Dass so ein Neuanfang nicht immer einfach ist, weiß auch Thanassis Papageorgiou. Der 48-Jährige war Taxifahrer in Patras, auch bei ihm lief das Geschäft in der Krise nicht. Also hat er sein Taxi verkauft und in seinem Heimatdorf Diassena auf dem Peloponnes rund 50.000 Euro in eine Weinbergschnecken-Farm investiert, ebenfalls bio. Das erste Jahr war schwierig, erinnert er sich: "Die Grundlagen habe ich in einem Kurs gelernt, doch in der Praxis sehen die Dinge ganz anders aus. Am Anfang hatte ich deshalb große Verluste."

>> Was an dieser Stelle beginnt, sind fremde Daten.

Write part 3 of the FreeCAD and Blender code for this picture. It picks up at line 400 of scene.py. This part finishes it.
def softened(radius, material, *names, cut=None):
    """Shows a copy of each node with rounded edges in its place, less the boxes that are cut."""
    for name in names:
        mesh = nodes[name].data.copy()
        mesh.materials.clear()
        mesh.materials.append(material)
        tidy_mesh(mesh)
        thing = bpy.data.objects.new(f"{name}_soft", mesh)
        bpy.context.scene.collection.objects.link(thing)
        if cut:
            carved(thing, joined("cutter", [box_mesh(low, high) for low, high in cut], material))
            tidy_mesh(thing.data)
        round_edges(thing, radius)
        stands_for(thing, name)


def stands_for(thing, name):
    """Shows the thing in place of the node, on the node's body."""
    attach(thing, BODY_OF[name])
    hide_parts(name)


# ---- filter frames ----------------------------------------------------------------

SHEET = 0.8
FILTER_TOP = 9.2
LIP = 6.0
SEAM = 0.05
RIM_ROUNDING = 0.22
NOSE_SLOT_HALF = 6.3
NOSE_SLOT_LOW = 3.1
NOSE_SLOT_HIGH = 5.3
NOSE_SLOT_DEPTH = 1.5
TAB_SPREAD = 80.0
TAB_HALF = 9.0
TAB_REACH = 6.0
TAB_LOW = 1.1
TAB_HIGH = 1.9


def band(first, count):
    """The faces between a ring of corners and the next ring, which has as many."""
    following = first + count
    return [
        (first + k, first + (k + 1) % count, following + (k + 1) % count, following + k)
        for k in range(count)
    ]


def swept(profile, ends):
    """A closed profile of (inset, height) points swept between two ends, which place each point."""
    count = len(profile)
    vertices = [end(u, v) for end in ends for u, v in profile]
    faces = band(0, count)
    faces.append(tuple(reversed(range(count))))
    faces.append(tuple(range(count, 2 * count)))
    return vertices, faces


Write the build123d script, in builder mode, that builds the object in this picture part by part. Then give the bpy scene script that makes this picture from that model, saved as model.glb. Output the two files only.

Der Schneckenzüchter hat aus seinen Fehlern gelernt. Er öffnet einen der Holzverschläge, greift nach einer Schnecke und wiegt sie prüfend in der Hand. Mit rund vier Tonnen Ertrag rechnet er heuer. Seine Weinbergschnecken züchtet Thanassis Papageorgiou in Freilandhaltung. Das bedeutet weniger Ertrag, aber höhere Qualität. Von den Alten im Dorf wird er dafür oft verlacht, sie begegnen dem zurückgekehrten Städter mit Misstrauen. Den Schritt zurück aufs Land bereut er trotzdem nicht: "Ich habe zwar viele Rückschläge erlitten, aber mein altes Leben wünsche ich mir nie zurück."